Koenigsegg announced in September that it had teamed up with Beijing Automotive Industry Holding Co Ltd (BAIC) to buy Saab from GM.

But it still needed a a €400 million ($600 million) loan from the European Investment Bank and wanted the Swedish government to act as a guarantor.

[...]

Koenigsegg Group takes its name from sportscar maker Koenigsegg Automotive, which was founded in 1994, has just 45 employees and produces 18 high-end sports cars a year at more than a million euros ($1.4 million) each. Koenigsegg Automotive is a minority shareholder in Koenigsegg Group, with other shareholders including BAIC, von Koenigsegg's holding company Alpraaz and Norwegian businessman Bård Eker.

US businessman Mark Bishop, who was a shareholder when Koenigsegg Group was founded in June, is understood to have since sold his share in the company.

[...]


This has been a complex game which has been very badly covered by the fawning media. Basically Koenigsegg has been screwing around, maybe to get PR, maybe to gorge themselves on taxpayer money (that's certainly why Mr. Bishop involved himself), while the government has done it's best to not give out loans or loan guarantees to SAAB, while looking like they try to do just that so as not to be blamed for being the one who gave SAAB the mercy bullet.

Peak oil is not an energy crisis. It is a liquid fuel crisis.
by Starvid (arvid.hallen at gmail.com) on Tue Nov 24th, 2009 at 02:07:36 PM EST
Of course they've been diddling around. If I was considering acquiring a bankrupt auto maker with a capacity of 100 - 150k vehicles, and I had just 45 employees a production of 18 units and a gross revenue of €18m, I'd get real hesitant real fast. Subsidies or no, they probably would have had to take on a lot of bubble-style debt to make it run. To me this sounds like sounds like a last-minute attack of good sense on Koenigsegg's part.
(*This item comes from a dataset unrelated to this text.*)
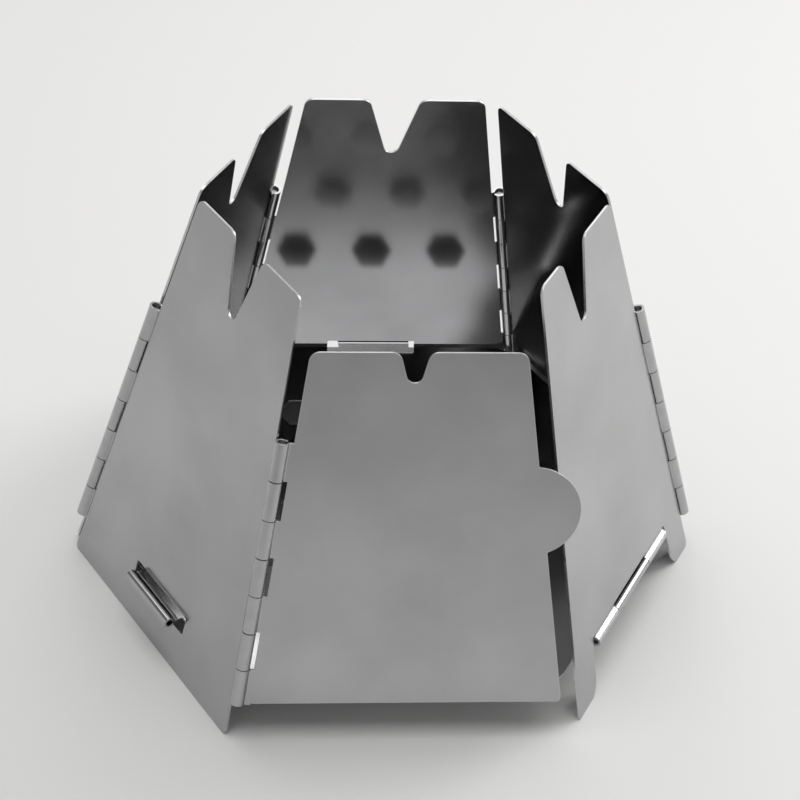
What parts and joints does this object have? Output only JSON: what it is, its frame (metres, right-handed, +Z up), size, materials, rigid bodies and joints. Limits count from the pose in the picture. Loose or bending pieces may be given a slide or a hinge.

There's no such thing as original sin - Elvis Costello
by dvx (dvx.clt ät gmail dotcom) on Tue Nov 24th, 2009 at 03:57:18 PM EST
[ Parent ]
LA Times: The zeppelin returns to L.A. skies, after 80 years

The last time something like this was seen in Los Angeles was 1929, when the Graf Zeppelin dropped in on Westchester's Mines Field before starting its nonstop Pacific crossing during its record-setting around-the-world flight...

The 246-foot zeppelin, called the Eureka, can carry 13 passengers and a crew of two. Those on board have views of landmarks through giant plexiglass windows that line all sides of its cabin. So far, the Eureka has made four trips to Los Angeles, and its operators plan more for next year, starting with a two-week visit in mid-January...

A half-hour trip costs $199; a two-hour flight, $950. A daylong excursion between Los Angeles and San Francisco runs $1,500.

A worthwhile video of the Zeppelin NT at the LA Times link. Katharine Board is "the only female Zeppelin pilot in the world."

by Magnifico on Tue Nov 24th, 2009 at 02:23:24 PM EST
but john bonham's still dead ...!!

keep to the Fen Causeway
by Helen (lareinagal at yahoo dot co dot uk) on Tue Nov 24th, 2009 at 02:39:40 PM EST
[ Parent ]
by Magnifico on Tue Nov 24th, 2009 at 02:46:59 PM EST
[ Parent ]
however much you love a drummer, 70s drum solos really just went on too long without achieving anything. They should have had a taiko, that'd have been something..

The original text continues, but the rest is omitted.